Demi memelihara kerukunan beragama sikap toleransi harus dikembangkan untuk menghindari konflik. Biasanya konflik antar-umat beragama disebabkan oleh sikap merasa paling benar (truth claim) dengan cara mengeliminasi kebenaran dari orang lain. Sebagai makhluk yang diberi kelebihan untuk membaca, memahami, menganalisis, dan menafsirkan wahyu Tuhan, terkadang manusia sering melampaui wewenangnya tersebut. Sebagai penafsir dan penyeru ajaran Tuhan, manusia terkadang merasa “mewakili” Tuhan dalam menentukan kebenaran, surga, dosa, pahala, dan lain-lain, bahkan memvonis kelompok lain sebagai sesat. Bila manusia sudah merasa “menjadi” Tuhan dengan menjustifikasi kelompok lain sebagai sesat maka sifat congkak akan menghinggapinya lalu menghalalkan segala macam cara untuk menghancurkan keyakinan yang lain.
Sikap eksklusif dalam beragama inilah yang menghancurkan kerukunan kehidupan beragama. Sikap ini selalu menutup kemungkinan kebenaran the other. Eksklusifisme jelas bertentangan dengan Islam yang selalu menyerukan diolog, ishlāḥ, dan musyāwarah dalam menjaga hubungan sosial.
Islam selalu mengedepankan sikap keterbukaan (inklusif) ketimbang sikap benci dan permusuhan. Ajaran Islam secara jelas melarang sikap menghujat dan atau mendiskreditkan kelompok lain. Firman Allah:
“Hai orang-orang yang beriman, janganlah suatu kaum mengolok-olok kaum lain karena boleh jadi mereka (yang diolok-olok) lebih baik dari yang mengolok-olok.” (QS. al-Ḥujurāt: 10).

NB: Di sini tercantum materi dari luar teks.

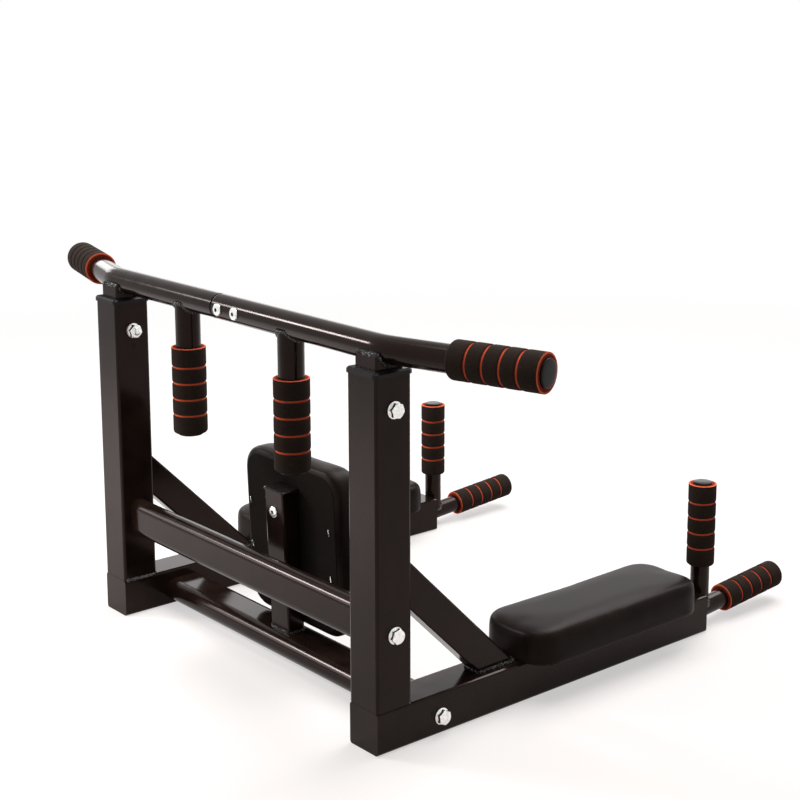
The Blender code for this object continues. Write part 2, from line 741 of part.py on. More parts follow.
def post_bolt_places():
    top = POST_LENGTH - POST_BOLT_DROP
    return (top, top - POST_BOLT_SPACING)


def build_post():
    width = POST_WIDTH - 2 * POST_WALL
    depth = POST_DEPTH - 2 * POST_WALL
    outer = rounded(POST_WIDTH, POST_DEPTH, POST_CORNER)
    inner = rounded(width, depth, POST_CORNER - POST_WALL)
    post = tube("back_post", outer, inner, POST_LENGTH, "powder_coat", start_slope=-tan(POST_LEAN))
    placed(post, post_point(0, 0), post_up())
    drill(post, [(post_point(0, up), post_ahead(), SMALL_HOLE, 2 * POST_DEPTH) for up in post_bolt_places()])


def build_post_cap():
    """The plug in the post's top, with a lip on its three free sides."""
    stem_width = POST_WIDTH - 2 * POST_WALL - 2 * SEAT
    stem_depth = POST_DEPTH - 2 * POST_WALL - 2 * SEAT
    stem = rounded(stem_width, stem_depth, POST_CORNER - POST_WALL)
    lip = rounded(POST_WIDTH + 2 * CAP_LIP, POST_DEPTH + CAP_LIP, POST_CORNER)
    lip = [(x, y - CAP_LIP / 2) for x, y in lip]
    top = rounded(POST_WIDTH, POST_DEPTH - CAP_LIP, POST_CORNER)
    rings = [
        ring(stem, -CAP_DEPTH),
        ring(stem, SEAT),
        ring(lip, SEAT),
        ring(lip, CAP_HEIGHT - CAP_LIP),
        ring(top, CAP_HEIGHT),
    ]
    placed(lofted("back_post_cap", rings, "plastic"), post_point(0, POST_LENGTH), post_up())


def build_back_pad():
    front = POST_DEPTH / 2 + SEAT
    at = post_point(front, BACK_PAD_LIFT + BACK_PAD_HEIGHT / 2)
    places = post_bolt_places()
    holes = [(post_point(front, up), post_ahead(), SMALL_HOLE, 2 * BOARD_HOLE) for up in places]
    build_pad(
        "back", at, post_ahead(), BACK_PAD_WIDTH, BACK_PAD_HEIGHT, BACK_PAD_THICKNESS, BACK_PAD_CORNER, holes
    )
    head = button_head(SMALL_BOLT)
    reach = POST_DEPTH + 2 * SEAT + BOARD_HOLE - BOLT_TIP_GAP
    for number, up in enumerate(places, 1):
        seat = post_point(-POST_DEPTH / 2 - SEAT, up)
        bolt(f"back_bolt_{number}", seat, post_ahead(), head, SMALL_BOLT, reach)


def centre_footprint():
    """Hangs the frame on one empty, so that the zero lies on the floor under the frame's middle."""
    pieces = list(bpy.context.scene.objects)
    bpy.context.view_layer.update()
    solids = [piece for piece in pieces if not piece.hide_render]
    reach = [(solid.matrix_world @ vertex.co).y for solid in solids for vertex in solid.data.vertices]
    origin = bpy.data.objects.new("frame_origin", None)
    bpy.context.scene.collection.objects.link(origin)
    origin.location.y = -(min(reach) + max(reach)) / 2
    for piece in pieces:
        piece.parent = origin


clear_scene()
for side_name, side_sign in SIDES.items():
    build_arm(side_sign, side_name)
    build_upright(side_sign, side_name)
    build_brace(side_sign, side_name)
    build_stub(side_sign, side_name)
    build_collar(side_sign, side_name)
    build_hanging_tube(side_sign, side_name)
    build_handles(side_sign, side_name)
    build_arm_pad(side_sign, side_name)
    build_frame_bolts(side_sign, side_name)
build_bar()
build_bar_sleeve()
build_bar_bolts()
build_bar_ends()
build_beam("mid_beam", MID_BEAM_DEPTH, MID_BEAM_HEIGHT, TUBE_MIDDLE, MID_BEAM_LEVEL)
build_beam("low_beam", LOW_BEAM_DEPTH, LOW_BEAM_HEIGHT, LOW_BEAM_REACH, LOW_BEAM_LEVEL)
build_post()
build_post_cap()
build_back_pad()
centre_footprint()
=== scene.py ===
"""Looks of the two-in-one wall frame for pull-ups and dips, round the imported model, in metres with +Z up.

The file follows the frame as it is put together: the welded steel and its beams first, then the bar, the
tubes under it and the handles, the collars, the foam grips and plugs, the bolts and the pads, and last the
floor, the light and the camera.
"""

from math import cos, pi, radians, sin, sqrt, tan

import bmesh
import bpy
from mathutils import Matrix, Vector, noise


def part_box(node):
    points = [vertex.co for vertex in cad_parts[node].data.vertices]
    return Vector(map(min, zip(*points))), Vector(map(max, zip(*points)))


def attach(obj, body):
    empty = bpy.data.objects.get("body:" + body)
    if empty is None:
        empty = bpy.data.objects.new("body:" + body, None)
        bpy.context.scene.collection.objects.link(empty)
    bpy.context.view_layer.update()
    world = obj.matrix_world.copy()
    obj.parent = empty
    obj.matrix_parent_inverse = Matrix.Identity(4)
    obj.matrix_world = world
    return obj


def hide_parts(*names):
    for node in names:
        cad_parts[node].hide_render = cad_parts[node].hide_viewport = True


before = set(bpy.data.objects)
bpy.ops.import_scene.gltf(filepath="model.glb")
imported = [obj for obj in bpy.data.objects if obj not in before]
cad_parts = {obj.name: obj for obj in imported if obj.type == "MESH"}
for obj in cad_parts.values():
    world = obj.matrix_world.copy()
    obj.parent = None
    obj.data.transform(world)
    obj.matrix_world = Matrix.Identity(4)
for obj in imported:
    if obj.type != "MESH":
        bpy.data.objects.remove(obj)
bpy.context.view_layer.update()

# Square and oblong tubes of the frame
# Uprights, arms, braces, stubs and the back post: cold-rolled steel tube, sawn, drilled, welded and then
# powder coated in gloss black. The solids have the tubes' real corners, walls and holes, so they stay and
# get the coat.


def linear(sheet):
    """A colour written as on screen, #rrggbb, as the linear values that a shader takes."""
    parts = [int(sheet[i : i + 2], 16) / 255 for i in (1, 3, 5)]
    return [c / 12.92 if c <= 0.04045 else ((c + 0.055) / 1.055) ** 2.4 for c in parts] + [1.0]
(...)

Selain itu, Islam senantiasa mengajarkan penghargaan terhadap perbedaan. Perbedaan agama dan keyakinan merupakan sunnatullāh yang tidak bisa dihilangkan begitu saja. Allah menciptakan keragaman dan kemajemukan (plural) agar umat manusia saling mengenal dan menjalin persaudaraan. Di dalam konteks hubungan sosial, tidak ada kebenaran tunggal yang paling berkuasa atas yang lain. Dominasi kebenaran hanya milik dan wilayah Tuhan semata. Manusia tidak berhak “merangkap” sebagai Tuhan dengan mengaku paling benar lalu menstigma yang lain sebagai salah dan wajib dimusuhi serta masuk neraka.